Chantelise’s garish color pallet and cute character design may make you think this is a children’s game, but you would most certainly be disappointed by the game’s difficulty. The flow of the dungeons and tough boss fights earn the game the title of Demon’s Souls Jr. or, alternatively, Demon’s Happy Soul Time: XX Core Advance Plus. I know, I should name all of Atlus’s games, right?
Unlike Demon’s Souls, you won’t have to put up with traps or falling off an edge to your death every 30 minutes. What you will have to put up with, though, is dredging through a level every time you die.
These aren’t the largest levels and some are linear enough to provide a straight path to the boss, but it still feels like needless, challenge-less busy work.
Having to quickly run through a level after failing a boss fight, just to fail again, is not fun. On an occasion, sliding through enemy formations has its own charm. It’s like fantasy soccer.
The game’s four worlds and fairly short final level don’t offer a great amount of variety beyond setting (each world is based off an element kind of like, well, a ton of other games.) Each world is composed of five or so rooms that are nothing more than battle arenas.
You must hunt every enemy in the room to unlock the door to the next and progress. Thankfully, these doors remain unlocked once completed the first time. Occasionally, you’ll need to platform or navigate a labyrinthine stage but these are by no means memorable for a positive reason.
Much like Recettear, you have a main town hub you return to in order to receive tips from the locals, trigger a story event or buy goods from the item shop. Since you don’t level-up — beyond increasing item space and learning new spells from defeating bosses — you’ll need to cash-in treasures and collected gold for improved gear.
Those wary of similar action-RPGs turning into grindfests will be happy to hear that I only faced this issue on the final boss, who is a total dick! If you make the most of the gem system and dodging, you’ll be able to progress through each level nicely. If, however, you are a worthless bum who is useless at videogames, you’ll be able to achieve success through mindless grinding. Keep an eye out for the jukebox; that thing is worth a ton!
Speaking of which, the soundtrack captures all the warmth and joy of a late 90s RPG. Man, I love those corny midi synths!
Chantelise is a fairly short game that can be completed within eight-hours by the skillful player, a couple more for worthless bums and nearly double for those determined to discover all of the game’s secrets — there are a lot of them.

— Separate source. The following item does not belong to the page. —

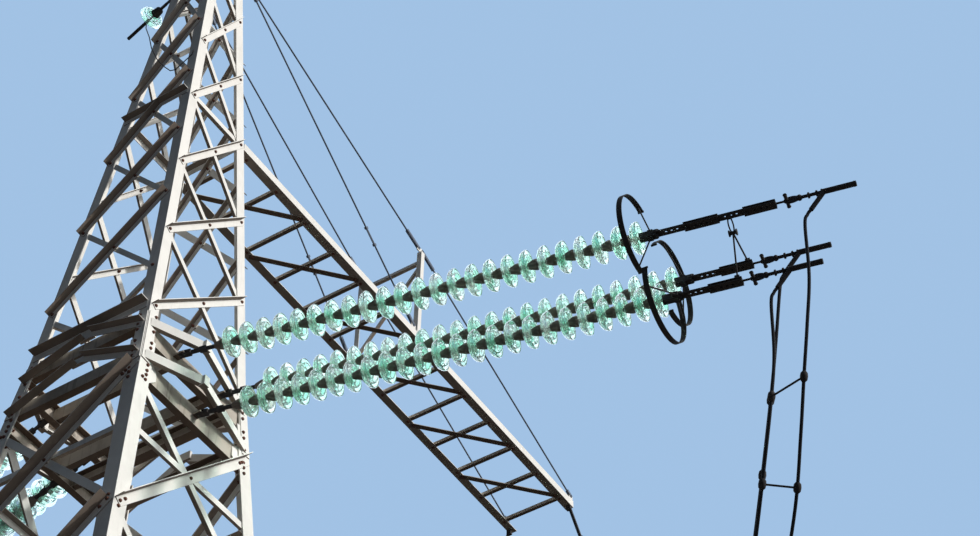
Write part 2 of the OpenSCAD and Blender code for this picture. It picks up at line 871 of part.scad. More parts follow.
// Open band around a string's end: middle angle, half span, angle of its arms,
// and a shift along the string that keeps it clear of its neighbour
module guard_ring(at, mid, span, arm, pads, shift) {
    on_string(at.x, at.y, at.z, string_end - ring_band / 2 + shift) {
        rotate([0, ring_tilt, 0])
            rotate([0, 0, mid - span]) {
                rotate_extrude(angle = 2 * span, $fn = 72)
                    translate([ring_r - 3, 0])
                        square([6, ring_band]);
                for (e = [0, 2 * span])
                    rotate([0, 0, e])
                        translate([ring_r - 4, 0, -2])
                            cylinder(h = ring_band + 4, d = 20, $fn = 24);
            }
        for (e = [0, 1])
            ring_arm(mid + (e > 0 ? arm : -arm), pads[e]);
    }
}

// Pad on the side of a string's link plates and the rod from it to the band
module ring_arm(a, side) {
    grip = (side == 0 || side == 180 ? body_x : body_y) / 2 + seat_gap;
    v = (ring_r - 1) * [cos(a), sin(a)];
    rod([(grip + 9) * cos(side), (grip + 9) * sin(side), 130],
        [v.x * cos(ring_tilt), v.y, ring_band / 2 - v.x * sin(ring_tilt)], 14);
    rotate([0, 0, side])
        translate([grip, -22, 105])
            cube([18, 44, 50]);
}

module guard_rings(back) {
    color(cable_grey)
        mirror([0, back ? 1 : 0, 0]) {
            guard_ring(left_at, 180, 97, 88, [90, 270], 0);
            guard_ring(right_at, 31, 127, 86, [270, 90], -24);
            guard_ring(low_at, 291, 114, 86, [180, 0], 24);
        }
}

module base_shoes() {
    color(steel)
        for (k = [0 : 3])
            rotate([0, 0, 90 * k]) {
                translate([-foot_c, -foot_c, 0])
                    difference() {
                        translate([-foot_w / 2, -foot_w / 2, 0])
                            cube([foot_w, foot_w, foot_t]);
                        for (x = [-1, 1], y = [-1, 1])
                            translate([x * bolt_pitch / 2, y * bolt_pitch / 2, -1])
                                cylinder(h = foot_t + 2, d = bolt_hole_d, $fn = 32);
                    }
                for (f = [0, 1])
                    mirror([f, -f, 0])
                        foot_rib();
            }
}

// Stiffening rib that stands on the base plate against the leg's outer face
module foot_rib() {
    w = half_w(foot_t) + seat_gap;
    reach = foot_c + foot_w / 2 - w - 20;
    lean_in = low_slope * foot_rib_h;
    translate([-w + low_leg_a / 2 - 8, -w, foot_t - 1])
        rotate([90, 0, 90])
            linear_extrude(16)
                polygon([[0, 0], [-reach, 0], [-reach, 30],
                         [lean_in - 25, foot_rib_h], [lean_in, foot_rib_h]]);
}

// Support string under the arm tip, and the seats of the cables under it
hang_x = arm_end - 60;
hang_y = arm_half - 30;
hang_top = arm_z - chord_a / 2;
hang_len = hang_link + hang_discs * disc_pitch + 100;
// A point of the front support string, a distance down from the arm
function hang_pt(t) = [hang_x, -hang_y - t * sin(hang_lean), hang_top - t * cos(hang_lean)];
hang_bar = hang_pt(hang_len + 100);
seats = [[-seat_x, 0, -seat_drop], [seat_x, 0, -seat_drop], [0, 0, -seat_low_drop]];
function cable_at(k) = [left_at, right_at, low_at][k];
function cable_start(k) = string_at(cable_at(k), 0, -(lug_l + seat_gap) * cos(lug_tilt),
    clamp_start(cable_at(k)) + lug_at - (lug_l + seat_gap) * sin(lug_tilt));
function lug_dir() = -cos(lug_tilt) * string_up() - sin(lug_tilt) * string_dir();
// Route of a cable: share of the way to the seat, and sag below the chord line
sag_route = [[0, 0], [0.003, 80], [0.006, 220], [0.01, 400], [0.016, 620],
    [0.03, 1020], [0.05, 1400], [0.075, 1790], [0.11, 2200], [0.17, 2650],
    [0.25, 3000], [0.35, 3250], [0.46, 3280], [0.58, 3020], [0.7, 2440],
    [0.82, 1530], [0.91, 700], [0.96, 220], [0.985, 50], [1, 0]];
function bezier(a, b, c, d, f) = a * pow(1 - f, 3) + b * 3 * f * pow(1 - f, 2)
    + c * 3 * f * f * (1 - f) + d * pow(f, 3);
function front_pt(k, f, sag) =
    let (a = cable_start(k), d = hang_bar + seats[k],
         b = a + (d - a) * 0.4 + [0, 1200, 0], c = d - [0, 1200, 0],
         p = bezier(a, b, c, d, f))
    [p.x, p.y, a.z + (d.z - a.z) * f - sag];
function flip_y(p) = [p.x, -p.y, p.z];
function front_half(k) = [for (r = sag_route) front_pt(k, r[0], r[1])];
function route(k) =
    let (h = front_half(k), n = len(h))
    concat(h, [for (i = [1 : n]) flip_y(h[n - i])]);
function unit(v) = v / norm(v);
function tangent(r, i, t0, t1) = i == 0 ? t0
    : i == len(r) - 1 ? t1
    : r[i + 1] - r[i - 1];
function ring_at(p, t, d, sides) =
    let (e = unit(cross(t, [0, 0, 1])), g = cross(unit(t), e))
    [for (j = [0 : sides - 1])
        p + d / 2 * (cos(360 * j / sides) * e + sin(360 * j / sides) * g)];

// Tube swept along a list of points, with its directions at both ends
module tube(r, d, t0, t1, sides = 8) {
    n = len(r);
    pts = [for (i = [0 : n - 1])
        each ring_at(r[i], unit(tangent(r, i, t0, t1)), d, sides)];
    walls = [for (i = [0 : n - 2], j = [0 : sides - 1])
        let (a = i * sides + j, b = i * sides + (j + 1) % sides)
        [a, a + sides, b + sides, b]];
    caps = [[for (j = [0 : sides - 1]) j],
            [for (j = [0 : sides - 1]) n * sides - 1 - j]];
    polyhedron(pts, concat(walls, caps));
}

module jumper_cables() {
    color(cable_grey)
        for (k = [0 : 2])
            tube(route(k), jumper_d, lug_dir(), -flip_y(lug_dir()));
}

// Spacer rods between the cables, at the given points of the first cable's route
module jumper_spacers() {
    color(dark_steel)
        for (s = [0, 1], i = [6, 8, 11, 14])
            mirror([0, s, 0])
                for (k = [0, 1]) {
                    a = front_half(k)[k == 0 ? i : i - 1];
                    b = front_half(2)[i - 1];
                    g = (jumper_d / 2 + 10) * unit(b - a);
                    rod(a + g, b - g, 14);
                }
}

// Places its children at a distance down both jumper support strings
module at_hang(t) {
    for (m = [0, 1])
        mirror([0, m, 0])
            translate(hang_pt(t))
                rotate([180 - hang_lean, 0, 0])
                    children();
}

module jumper_string_glass() {
    color(glass_green)
        at_hang(hang_link + 100)
            disc_row(hang_discs)
                glass_disc();
}

module jumper_string_fittings() {
    color(dark_steel) {
        at_hang(hang_link + 100)
            disc_row(hang_discs)
                disc_cap();
        at_hang(25)
            translate([-15, -17, 0])
                cube([30, 34, hang_link - 25 + 1]);
        at_hang(hang_len - 30)
            translate([-15, -17, 0])
                cube([30, 34, 130]);
        for (m = [0, 1])
            mirror([0, m, 0]) {
                translate([hang_x - 20, -hang_y - 30, hang_top - seat_gap - 70])
                    cube([40, 60, 70]);
                translate(hang_bar + [-seat_x - 30, -26, -30])
                    cube([2 * seat_x + 60, 52, 60]);
                for (p = seats)
                    translate(hang_bar + [p.x - 17, -20, p.z + jumper_d / 2 + seat_gap])
                        cube([34, 40, -p.z - jumper_d / 2]);
            }
    }
}

// Earth wire fitting: leg ear, one disc, dead-end clamp
module earth_wire_set(back) {
    color(dark_steel) {
        mirror([0, back ? 1 : 0, 0])
            translate([earth_at.x - 8, -earth_at.y, earth_at.z - 45])
                cube([16, 60 - seat_gap, 90]);
        on_string(earth_at.x, earth_at.y, earth_at.z, 0, back) {
            translate([-6, -30, -20])
                cube([12, 60, 120]);
            translate([-14, -14, 90])
                cube([28, 28, 111]);
            translate([0, 0, 300])
                disc_cap();
            difference() {
                translate([0, 0, 369])
                    cylinder(h = 420, d = 40, $fn = 32);
                translate([0, 0, 689])
                    cylinder(h = 101, d = earth_wire_d, $fn = 32);
            }
        }
    }
}

// Bonding wires of the earth wire clamps, hanging down to the front left leg
module earth_bonds() {
    reach = 450;
    w = half_w(waist_z + 4470);
    clamp = [for (y = [-1, 1])
        [earth_at.x + reach * string_dir().x,
         y * (earth_at.y - reach * string_dir().y),
         earth_z + reach * string_dir().z - 20 - earth_wire_d / 2 - seat_gap]];
    out = -w - earth_wire_d / 2 - seat_gap;
    clear = out - mast_brace_a - 12;
    color(cable_grey) {
        tube([clamp[1], [-200, 720, waist_z + 6000], [-440, 363, waist_z + 5285],
              [clear + 10, 225, waist_z + 4907], [clear, 90, waist_z + 4600],
              [clear, -36, waist_z + 4386], [clear + 10, -137, waist_z + 4249],
              [clear + 30, -194, waist_z + 4251], [out - 2, 70 - w, waist_z + 4483],
              [out, 64 - w, waist_z + 4560]],
             earth_wire_d, [-0.3, -0.1, -1], [0, -0.5, 1]);
        tube([clamp[0], clamp[0] + [-20, 30, -160], clamp[0] + [-60, 110, -330],
              [-340, out + 60, waist_z + 5760], [-380, out, waist_z + 5850]],
             earth_wire_d, [-0.1, 0.2, -1], [0.05, 0, 1]);
    }
}

base_shoes();
lower_leg(0);  // lower_leg_front_left
lower_leg(1);  // lower_leg_front_right
lower_leg(2);  // lower_leg_rear_right
lower_leg(3);  // lower_leg_rear_left
upper_leg(0);  // upper_leg_front_left
upper_leg(1);  // upper_leg_front_right
upper_leg(2);  // upper_leg_rear_right
upper_leg(3);  // upper_leg_rear_left
leg_splices();
lower_face(0);  // lower_bracing_front
lower_face(1);  // lower_bracing_right
lower_face(2);  // lower_bracing_rear
lower_face(3);  // lower_bracing_left
mast_face(0, mast_levels);  // mast_bracing_front
mast_face(1, side_levels);  // mast_bracing_right
mast_face(2, mast_levels);  // mast_bracing_rear
mast_face(3, side_levels);  // mast_bracing_left
waist_braces();
upper_ring_beams();
lower_ring_beams();
string_brackets();
mast_head();
arm_chord(-1);  // arm_chord_front
arm_chord(1);  // arm_chord_rear
arm_lacing();
arm_portal();
stays(-1);  // stays_front
stays(1);  // stays_rear
tension_glass(left_at, false);  // front_glass_left
tension_glass(right_at, false);  // front_glass_right
tension_glass(low_at, false);  // front_glass_low
tension_glass(left_at, true);  // rear_glass_left
tension_glass(right_at, true);  // rear_glass_right
tension_glass(low_at, true);  // rear_glass_low
tension_caps(false);  // front_caps
tension_caps(true);  // rear_caps
beam_fittings(false);  // front_beam_fittings
beam_fittings(true);  // rear_beam_fittings
link_plates(false);  // front_link_plates
link_plates(true);  // rear_link_plates
guard_rings(false);  // front_guard_rings
guard_rings(true);  // rear_guard_rings
dead_ends(false);  // front_dead_ends
dead_ends(true);  // rear_dead_ends
jumper_cables();
jumper_spacers();
jumper_string_glass();
jumper_string_fittings();
earth_wire_set(false);  // front_earth_wire_set
earth_wire_set(true);  // rear_earth_wire_set
earth_wire_glass();
earth_bonds();
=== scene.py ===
"""Dresses the lattice transmission pylon: its finishes, glass discs, iron caps,
bolts, plates, fittings, cables, and the stage that it is shown on."""

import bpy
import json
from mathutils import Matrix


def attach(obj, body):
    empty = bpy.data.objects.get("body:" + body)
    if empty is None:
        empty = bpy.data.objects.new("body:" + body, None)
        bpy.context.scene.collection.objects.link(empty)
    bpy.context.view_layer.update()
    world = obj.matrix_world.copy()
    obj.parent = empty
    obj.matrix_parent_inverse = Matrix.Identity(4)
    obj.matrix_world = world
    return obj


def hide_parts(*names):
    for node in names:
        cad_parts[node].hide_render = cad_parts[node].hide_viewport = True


bl_info = {
    "name": "Lattice Pylon Dressing",
    "version": (1, 0, 0),
    "blender": (4, 5, 0),
    "location": "View3D > Sidebar > Pylon",
    "description": "Dresses a lattice transmission pylon with its finishes and small parts",
    "category": "Object",
}

import json
import math

import bpy
import numpy as np
from mathutils import Matrix

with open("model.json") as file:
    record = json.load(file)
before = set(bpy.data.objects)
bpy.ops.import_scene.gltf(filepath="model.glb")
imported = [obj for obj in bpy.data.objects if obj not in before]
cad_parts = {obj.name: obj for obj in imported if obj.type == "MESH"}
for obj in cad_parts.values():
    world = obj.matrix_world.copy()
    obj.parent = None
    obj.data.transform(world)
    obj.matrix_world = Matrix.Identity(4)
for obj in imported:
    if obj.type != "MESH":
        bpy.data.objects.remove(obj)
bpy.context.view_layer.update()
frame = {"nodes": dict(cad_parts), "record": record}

# All sizes are in metres. The tower: its waist, its widths over the legs, how far a leg
# leans in for each metre of height, and the joint between the mast and the lower body
WAIST_Z, MAST_H = 17.0, 6.9
BASE_W, WAIST_W, TOP_W = 4.76, 1.46, 0.48
LOW_LEAN = (BASE_W - WAIST_W) / 2 / WAIST_Z
UP_LEAN = (WAIST_W - TOP_W) / 2 / MAST_H
JOINT_Z = WAIST_Z - 0.42

# Heights of the brace nodes: front and rear of the mast, its sides, and the lower body. In
# the body a falling brace ends STAGGER beside a rising one, and the first is at INNER_START
MAST_LEVELS = WAIST_Z + np.cumsum([0.05, 1.22, 1.18, 1.24, 1.12, 1.05, 0.63])
SIDE_LEVELS = WAIST_Z + np.cumsum([0.665, 1.22, 1.14, 1.12, 1.09, 1.0])
BODY_LEVELS = np.append(WAIST_Z - 0.84 - np.cumsum([0, 1.85, 2.2, 2.6, 3.0, 3.3]), 0.33)
STAGGER, INNER_START = 0.06, WAIST_Z - 1.01

# Thicknesses of legs, braces and plates, and the rows of bolts with their distances from
# the heel of the leg: through the braces, the cover plates and the gusset plates
LOW_LEG_T, UP_LEG_T = 0.014, 0.012
LOW_BRACE_T, UP_BRACE_T = 0.008, 0.007
COVER_T, GUSSET_T = 0.0101, 0.01
GAUGE, COVER_GAUGE, GUSSET_GAUGE = 0.065, 0.092, 0.105
COVER_ROWS = JOINT_Z + np.array([-0.31, -0.235, -0.16, -0.085, 0.085, 0.16, 0.235, 0.31])
GUSSET_ROWS = BODY_LEVELS[0] + np.array([0.03, -0.05, -0.11, -0.18])

# The arm: its height, half width and bays along X, its chords, and the place of its posts
ARM_Z, ARM_HALF = WAIST_Z + 3.735, 0.47
ARM_START, ARM_BAY, ARM_BAYS, ARM_TIP = 0.6, 0.536, 12, 0.23
ARM_END = ARM_START + ARM_BAYS * ARM_BAY + ARM_TIP
CHORD_A = 0.105
CHORD_LOW = ARM_Z - CHORD_A / 2
POST_X = ARM_START + 6 * ARM_BAY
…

Each area of the game has a treasure box that can be unlocked by doing a specific action. Some of these require not getting hit for a certain amount of time or killing a hidden enemy somewhere in the room. Each of these treasure boxes contain valuable items that you won’t find otherwise. If you can’t find any, you can talk to the priest in town who provides hints at the cost of HP.
The story of Chantelise isn’t notable, but the dialogue is charming and succinct — never keeping you from the action for too long. Thanks to the localization effort by Carpe Fulgur, the dialogue is amusing but lines like “cut the horsepoop” may be a bit too cute for some.
There are some genuinely funny moments though, such as when the two protagonists bicker about opening a door via methods that The Legend of Zelda’s Link would use. However, even Carpe Fulgur’s admirable localization efforts can’t improve the expository dialogue and convoluted story.
Chantelise is a game made by three people and, in some respects, it shows. Recycled art assets, a small world and a problematic lock-on system serve as a constant reminder. For the action-RPG fan, these will be minor issues in what is an otherwise well-designed game.
Chantelise doesn’t have the epic adventure of Secret of Mana, but its unique magic system, challenging bosses and pleasant aesthetic will hook you.